Paula Pant interviewed Suze Orman for her podcast. Orman shared in no uncertain terms Why She Hates the FIRE Movement.

Many voices in the FIRE community offered a rebuttal, including this even handed analysis from Chad Carson who writes What Suze Orman Got Wrong About the FIRE Movement.

R.I.P. Paul Allen

In sad news this month, Paul Allen lost a battle with non-Hodgkins lymphoma. Allen’s passing demonstrates two points far better than anyone in the FIRE community can to rebut Orman’s rant about everything that can go wrong if you retire early.

  1. No matter how much money you have, no amount can insulate you from everything that can possibly go wrong. Allen was one of the wealthiest men on the planet. He died at 65, which is generally accepted as “normal” retirement age. Life comes with no guarantees.
  2. The true benefit of gaining financial independence early in life is not to retire to a life of sitting on a beach, playing golf, or however else we’re conditioned to view retirement. Financial independence gives you the option to leave a job or career you no longer want to do and live a life of meaning and impact. No one can argue Allen’s impact throughout his life; first as an innovator with Microsoft, then through his encore business endeavors and as a philanthropist who reportedly gave over $2 billion during his lifetime.

Allen certainly seems to have packed a lot of life into his 65 years. We would all be wise to try to do the same with whatever gifts we’ve been given.

Managing Risk

While we can’t eliminate risk from a retirement plan, we can manage it. From the Vanguard blog, here are The 5 Major Risks You Face in Retirement with strategies to manage them.

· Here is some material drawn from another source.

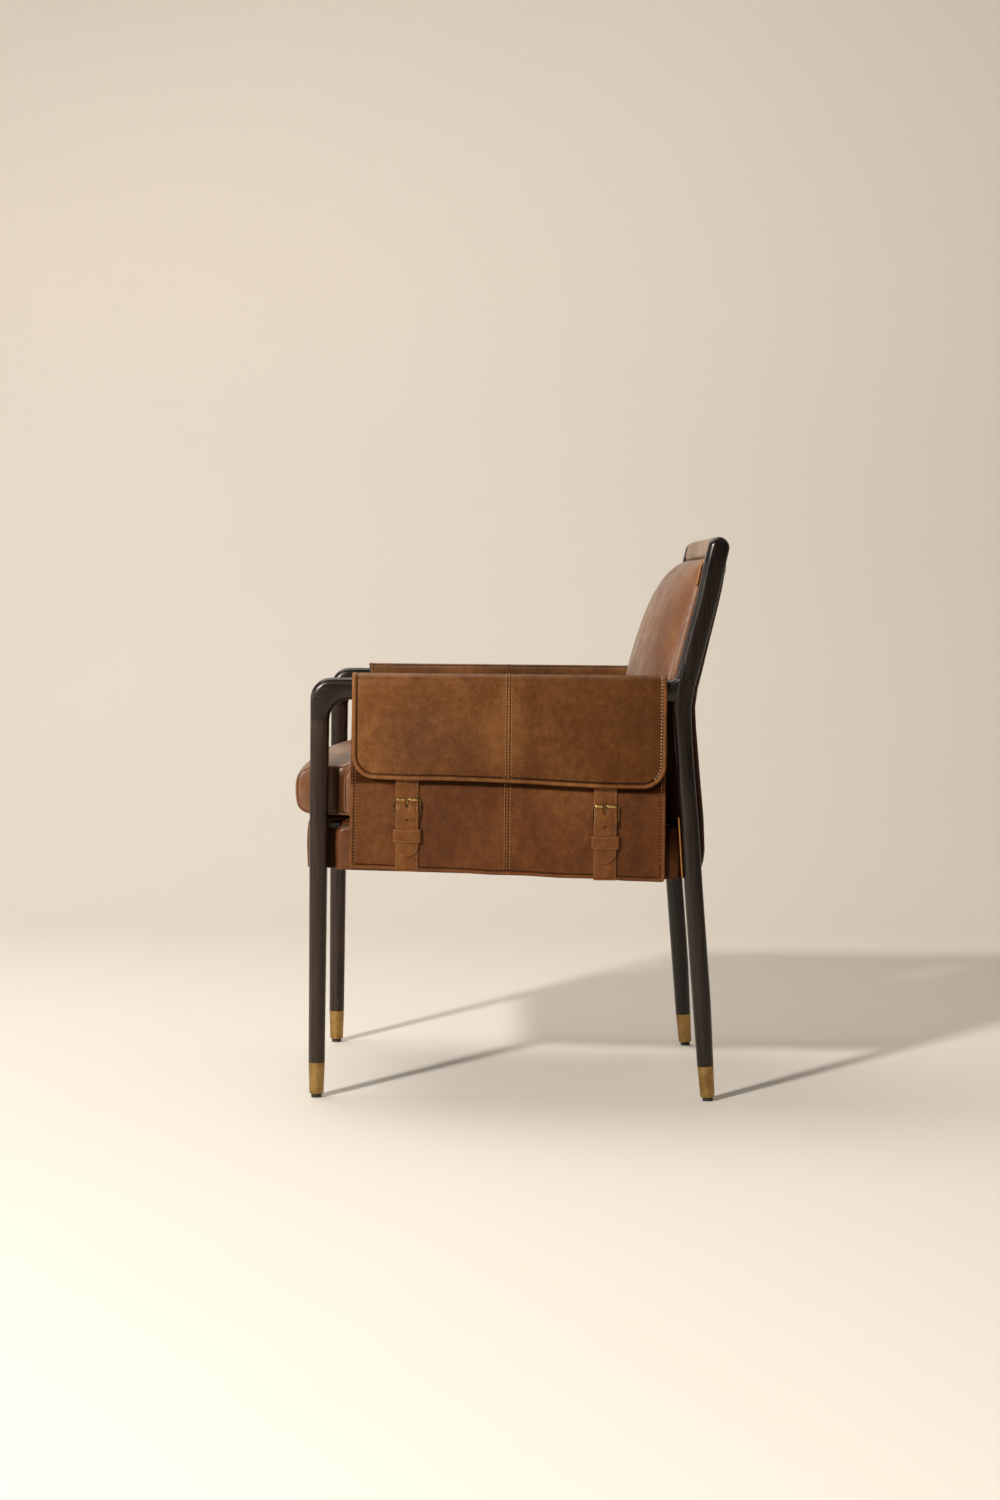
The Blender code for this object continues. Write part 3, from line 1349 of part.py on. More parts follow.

Michael Kitces does a deep dive into one of those risks, writing Getting Real About (Annual) Health Care Costs in Retirement.

Morgan Housel is an amazing writer and thinker . He proposes a new paradigm for Risk Management.

Taking Risk to a New Level

Darrow and I met in Moab, UT last week to discuss the future of the blog and enjoy some outdoor adventures.

During the course of our conversations, Darrow highly recommended I see the new National Geographic documentary Free Solo (trailer, 360° bonus footage and screening locations can be found at link). It documents the amazing physical and mental achievement of Alex Honnold climbing El Capitan without a partner or the protection of a rope or gear.

Side note: Our “outdoor adventures” look absolutely nothing like Honnold’s. That said, we did ride the ultra-classic Porcupine Rim trail together. As a novice mountain biker, completing the trail in one piece was an accomplishment for me!

We’ll close with an interesting read from Dave at the blog Accidental FIRE. He writes What Alex Honnold Can Teach Us About Living.